Published 2 March 2009

Director Stephen Daldry and playwright David Hare will return to the Royal Court later this month to premiere Wall, Hare’s response to the Israel/Palestine separation barrier.

The premiere, which runs from 12-14 March in the Jerwood Theatre Downstairs, falls during Hare’s season performing Berlin, the playwright’s study of the once separated German capital, at the National Theatre. Wall, says Hare, is the “natural answer” to Berlin, which is also directed by Daldry.

In addition to Wall and Berlin, Hare and Daldry previously collaborated on the hugely successful Via Dolorosa, the play which saw Hare visit Israel and the Palestinian territories for the first time. Since then, he has returned to the region on several occasions, visits he draws upon for his new 40-minute study of the separation barrier which could once day stretch four times further than the Berlin Wall and, in places, reach twice as high.

Speaking about programming the new piece, Royal Court Artistic Director Dominic Cooke said: “In 1997 David wrote his acclaimed Via Dolorosa, the result of a journey to Israel, Gaza and the West Bank. Having regularly returned to the region he has responded with this remarkable investigation into the history and philosophy behind the construction of the separation barrier between these territories. It appears as if our major writers are very moved by the current situation in the Middle East and it’s exciting to be able to open up the debate further on the subject with David’s powerful and informative piece, which he will perform for three nights in the Jerwood Theatre Downstairs.”

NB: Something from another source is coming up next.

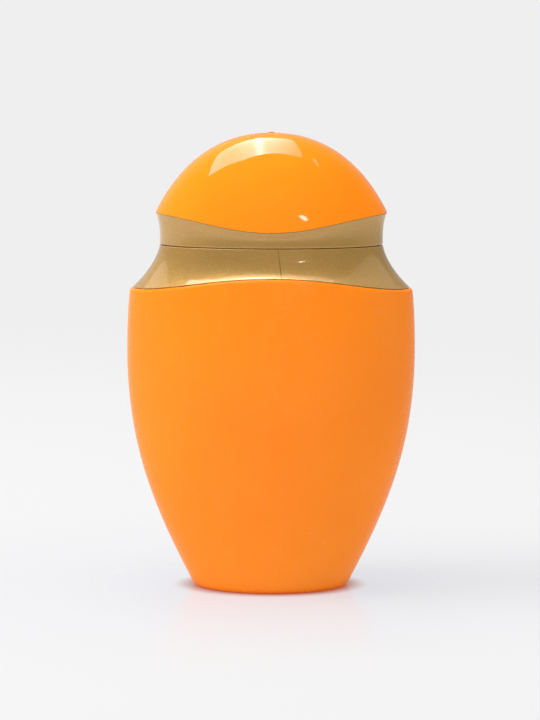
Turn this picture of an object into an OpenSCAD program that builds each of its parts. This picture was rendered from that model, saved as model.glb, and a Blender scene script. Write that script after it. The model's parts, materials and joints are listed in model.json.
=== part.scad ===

Wall is the second play reflecting on the Israel/Palestine conflict to be staged at the Royal Court since the turn of the year, following Caryl Churchill’s Seven Jewish Children.

In its depiction of attitudes to the conflict, charges of anti-Semitism were raised against Seven Jewish Children from some quarters, a claim the Royal Court rejected, saying: “We categorically reject that accusation and furthermore would urge people to see this play before they judge it. While Seven Jewish Children is undoubtedly critical of the policies of the state of Israel, there is no suggestion that this should be read as a criticism of Jewish people. It is possible to criticise the actions of Israel without being anti-Semitic.”

When Wall debuts at the Royal Court, it will run alongside Mark Ravenhill’s new play Over There, which, fittingly, tells the story of twins separated for 25 years by the Berlin Wall.